“As a child I felt myself to be alone, and I am still, because I know things
and must hint at things which others apparently know nothing of,
and for the most part do not want to know.”
– C.G. Jung, Memories, Dreams, Reflections
Working with Children and Young People
Seeing a specialised psychotherapist is worth considering when your child or adolescent is facing:
- Developmental delays
- Sexual, physical or emotional abuse
- Trauma, loss and attachment difficulties
- Signs of emotional distress, sadness or depression
- Excessive anxiety, aggression and self-harm
- Social withdrawal and isolation
- Selective mutism
- Problems with separation, divorce or relocation
- Bereavement issues
- Significant changes in their behaviour, appetite and school performance
- Excessive school absenteeism or tardiness
- Development of, or an increase in, physical complaints despite no medical reasons
- Signs of alcohol, drug or other substance abuse
- And other psychological or emotional issues
If a child lives with criticism: It learns to condemn.
If a child lives with hostility: It learns to fight.
If a child lives with ridicule: It learns to be shy.
If a child lives with shame: It learns to be guilty.
If a child lives with tolerance: It learns to be patient.
If a child lives with encouragement: It learns confidence.
If a child lives with praise: It learns to appreciate.
If a child lives with fairness: It learns justice.
If a child lives with security: It learns to have faith.
If a child lives with approval: It learns to like itself.
If a child lives with acceptance and friendship: It learns to find love both in itself and in the world.
– ANONYMOUS
Youthful Approach
Lale Akhrass, Integrative Psychotherapist:
“I have extensive experience working with children and teenagers of all ages, who see me for a variety of complex reasons. Overall, my approach centres on understanding the unique problems, and emotional, and developmental needs of each child or teenager.

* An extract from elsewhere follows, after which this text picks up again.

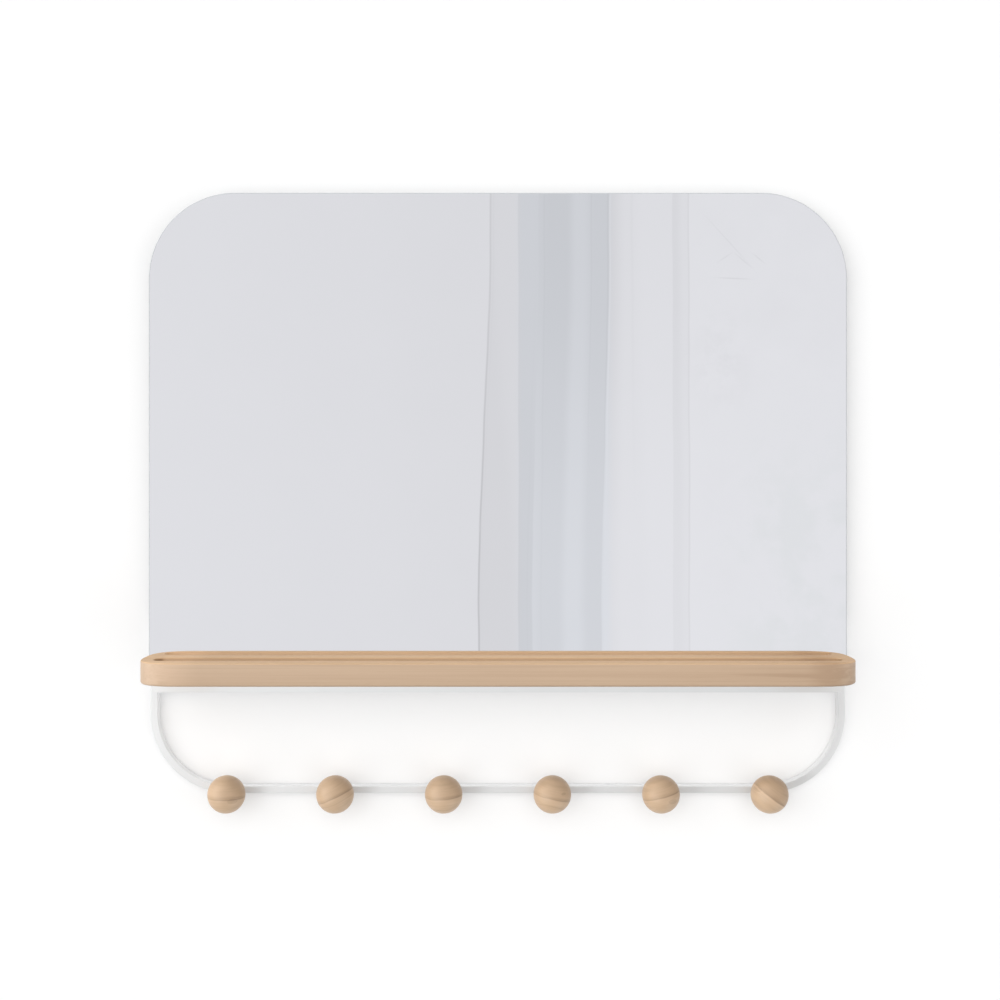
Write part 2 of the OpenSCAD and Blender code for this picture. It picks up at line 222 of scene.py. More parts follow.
class Graph:
    """A node tree that is built by adding nodes."""

    def __init__(self, tree):
        self.tree = tree
        tree.nodes.clear()

    def add(self, kind, settings=None, inputs=None, out=0):
        """Adds one node: its settings first, then the values or links of its sockets."""
        node = self.tree.nodes.new(kind)
        for name, setting in (settings or {}).items():
            setattr(node, name, setting)
        for key, value in (inputs or {}).items():
            if isinstance(value, Value):
                self.tree.links.new(value.socket, node.inputs[key])
            else:
                node.inputs[key].default_value = value
        return Value(self, node.outputs[out] if len(node.outputs) > out else None)

    def place(self, centre=(0.0, 0.0, 0.0), tilt=0.0):
        """Position on the piece, about a centre and tilted by degrees about the Y axis."""
        here = self.add("ShaderNodeTexCoord", out=3)
        points = {"vector_type": "POINT"}
        about = self.add("ShaderNodeMapping", points, {0: here, 1: tuple(-c for c in centre)})
        return self.add("ShaderNodeMapping", points, {0: about, 2: (0.0, math.radians(tilt), 0.0)})

    def parts(self, vector):
        """The three parts of a vector."""
        node = self.add("ShaderNodeSeparateXYZ", inputs={0: vector})
        return [Value(self, output) for output in node.socket.node.outputs]

    def stretched(self, vector, by):
        return self.add("ShaderNodeVectorMath", {"operation": "MULTIPLY"}, {0: vector, 1: by})

    def scaled(self, vector, by):
        return self.add("ShaderNodeVectorMath", {"operation": "SCALE"}, {0: vector, "Scale": by})

    def noise(self, vector, scale, detail=3.0, rough=0.5, twist=0.0):
        sockets = {"Vector": vector, "Scale": scale, "Detail": detail}
        sockets.update({"Roughness": rough, "Distortion": twist})
        return self.add("ShaderNodeTexNoise", inputs=sockets)

    def cells(self, vector, scale):
        return self.add("ShaderNodeTexVoronoi", inputs={"Vector": vector, "Scale": scale})

    def blend(self, factor, first, second, kind="MIX"):
        """Blends two colours."""
        settings = {"data_type": "RGBA", "blend_type": kind}
        return self.add("ShaderNodeMix", settings, {0: factor, 6: rgba(first), 7: rgba(second)}, out=2)

    def bump(self, height, strength, distance):
        sockets = {"Height": height, "Strength": strength, "Distance": distance}
        return self.add("ShaderNodeBump", inputs=sockets)


def rgba(shade):
    """A colour with its alpha, or the value that stands for one."""
    return shade if isinstance(shade, Value) else (*tuple(shade)[:3], 1.0)


def toned(shade, by):
    """A colour made darker or paler, and no paler than white."""
    return tuple(min(1.0, part * by) for part in shade)


def finish(name, sockets_of):
    """A material whose main shader takes the sockets that sockets_of(graph) gives."""
    material = bpy.data.materials.new(name)
    material.use_nodes = True
    graph = Graph(material.node_tree)
    shader = graph.add("ShaderNodeBsdfPrincipled", inputs=sockets_of(graph))
    graph.add("ShaderNodeOutputMaterial", inputs={"Surface": shader})
    return material


# ---------------------------------------------------------------- finishes


def silvered_glass(looks):
    def sockets(graph):
        place = graph.place()
        wiped = graph.noise(graph.stretched(place, (2.0, 1.0, 7.0)), 3.0, 4.0, 0.6)
        return {
            "Base Color": rgba(looks.silver),
            "Metallic": 1.0,
            "Roughness": wiped.ramp(0.45, 0.8, 0.004, 0.02),
        }

    return finish("silvered_glass", sockets)


def polished_edge(looks):
    def sockets(graph):
        place = graph.place()
        ground = graph.noise(place, 900.0, 3.0)
        tint = graph.blend(ground.ramp(0.3, 0.7), looks.glass_edge, toned(looks.glass_edge, 0.93))
        return {
            "Base Color": tint,
            "Roughness": 0.34 + 0.1 * ground,
            "Specular IOR Level": 0.3,
            "Normal": graph.bump(ground, 0.05, 0.0002),
        }

    return finish("polished_edge", sockets)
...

Although I account for their life history, we explore and work on issues and difficulties that affect them in the present. The first step is to make sure the child or teenager feels psychologically safe enough to share their struggles with me.
Attunement, containment and empathic communication are some of the skills used to build a connection with the child or teenager, and to engage them in positive ways and allow their transformative process to unfold. Containment means to bear the intensity of distressing feelings without dismissing them or trying to make it better for the person. This allows the child or teenager to work through their difficult feelings rather than defending against them.
Play therapy, sand play, and other creative techniques such as drawing and storytelling are offered to help the child reveal their inner world, the complexity of their emotions, and the crux of the difficulties. Creative drama, role play and movement also allow me to help them to work through very painful experiences, to make sense of their emotions, and to find a way forward. Though teenagers often prefer to talk, many choose to work with the sand, art, music and creative writing.
I aim to help children and teenagers build sufficient internal resources that enables them to bear and talk about the core emotions that are blocking their ability to thrive. In time, they develop self-awareness and insight, which are necessary for social and emotional resilience, and assist them in making healthier choices.”
The Main Challenge
When a child or teenager suffers emotional pain, this shows in their thoughts and actions. They have no idea why they are suffering or hurting those closest to them; nor can they be expected to understand or cope alone. Unequipped with the internal resources required, they begin to believe there is something fundamentally wrong with them. This flawed self-belief can have a devastating impact on their development, relationships and learning, especially if their painful experiences occurred in very early infancy, when the foundations of the emerging self are laid.
If unattended, the problems may temporarily disappear, only to resurface later. If trauma is experienced, a wound is encoded deep in the body (its physiology) and in relational trauma, in the brain too.
A traumatised child’s life is hijacked by their distress because they will enact the unprocessed, unendurable emotions that have been triggered internally or externally even when the threat no longer exists in reality. Intervention as early as possible is advisable to help them with the emotional difficulties, trauma and loss, not only to reduce the impact of their suffering, but to restore psychological health quicker.